Showing Up on Bad Days Matters More Than Showing Up on Good Days 

Everyone trains hard when they feel good.
Everyone keeps commitments when it’s convenient.
Everyone can be disciplined when life is cooperating.

The test is how you show up when everything is working against you.

When you’re tired.
When you’re stressed.
When time is tight.
When motivation is dead.
When the excuses are loud.

That’s where your identity is forged.

The bad days aren’t obstacles, they’re opportunities. Because the bad days count more. They weigh more. They build more. Anyone can follow their routine on a good day. The person who shows up on a bad day is the person who separates themselves from the pack.

Intensity Wants Perfection — Consistency Wants Progress 

Intensity whispers, “If you can’t do it perfectly, don’t do it at all.”
Consistency whispers, “Do it anyway.”

Intensity wants the big workout or nothing.
Consistency says, “Do the shorter version if that’s what it takes, but do it.”

Intensity wants the ideal conditions.
Consistency adapts to the conditions you have.

This is why people who chase perfection quit.
And people who chase progress grow.

Perfection is fragile.
Progress is durable.

Consistency Builds a Beyond Ordinary Life 

A beyond ordinary life isn’t created from massive, dramatic moments.

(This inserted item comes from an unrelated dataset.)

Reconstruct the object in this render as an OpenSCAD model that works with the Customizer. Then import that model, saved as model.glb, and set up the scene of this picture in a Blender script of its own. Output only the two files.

It’s created from the relentless accumulation of days where you simply showed up and did the work. No spotlight. No applause. Just you and your commitment.

Showing up every day does something intensity never will, it makes you unstoppable. Because you’re no longer controlled by feelings or convenience. You’re fueled by standards.

Standards don’t break when life gets uncomfortable.
Motivation does.

Consistency makes you dangerous, not to others, but to the version of yourself that used to quit, delay, and negotiate.